Seriously, who want to grow up to be a porn star? Any industry that requires regular STD testing is not for me.
Speaking of pregnancy centers and such, Arkansas has decided to go all 1969* on our @sses and passed some ridiculously ridiculous unconstititional legislature regarding women’s health and rights. I’m one of the 1500 who signed up to protest at the Capitol tomorrow. Feel free to start a bail fund, Gasmi, in case we get out of hand.
*I’m too lazy to look up the RvW date–’73 or something, but I felt ’69 was appropriate. (Oooh, score! It was ’73)
TheMiki you were on fire when you wrote this. Excellent recap.
“Salem is where they burned witches, you insensitive Christian fucks. That’d be like a German naming their baby Auschwitz.”

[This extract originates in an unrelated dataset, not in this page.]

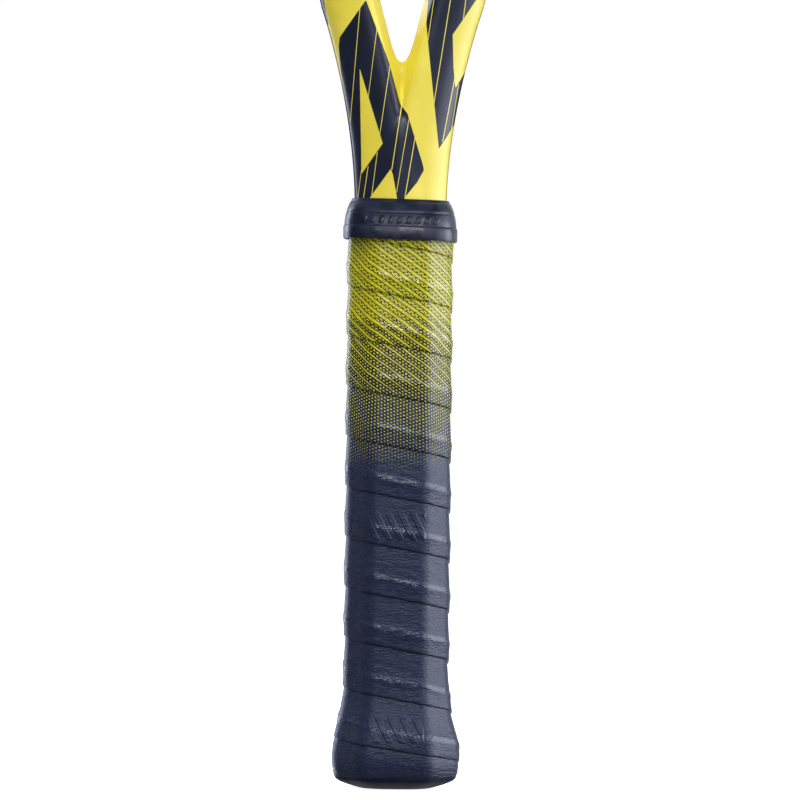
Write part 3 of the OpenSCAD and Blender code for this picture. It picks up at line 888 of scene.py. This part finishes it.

You deserve a standing ovation for this.
Oh and there is a preachers daughter on Big Rich Atlanta and she is coming out of her shell. Can’t wait to see mommy explode.
@TheMiki I don’t know when I’ve laughed this hard. You should totally get a prize for this recap.
And this show should get a prize for most stupid per minute in reality show history.
Has anybody else noticed that Kolby is the identical twin grandbaby of Ali McGraw that was in Love Story back around the time of the Salem witch trials?
I agree with tHe above lovelies. This recap is hilarious. In fact, these past 2 recaps are 2 of the funniest recaps I’ve read on the Gasm. Keep up the awesome work!
“Yeah, cause teenage guys are constantly trying to take responsibility for their illegitimate bastard chitlins.”
“Chitlins” is actually short for chitterlings, which are the intestines of a pig…so I understand why teenage boys don’t want to take responsibility for them. I think you might have wanted “chilluns.”
The is recap had me rolling! Why do you have to keep jacking up the girl’s name? LOLOOLOL. I have a teen daughter that I watch this with and these parents make me seem super reasonable and wonderful, which I am.
“Chad wants to know why in the fucking fuck she would do something like that”
I woke up my kid I laughed so loud at that.
This recap is even funnier than this ridiculous show. The “Sex Mom” drives me insane. It’s a wonder all her daughters aren’t pregnant or stripping for a living. Thanks so much for a good laugh. I needed one today.
What a great recap. Watching the whole family lose their shit and start crying because their sister had sex before marriage was hilarious. Seriously? What happens around there when something really bad happens? Mass cutting?
Love the little chick that goes to the hotel to party…..I give her 6 months before she’s on Teen Mom.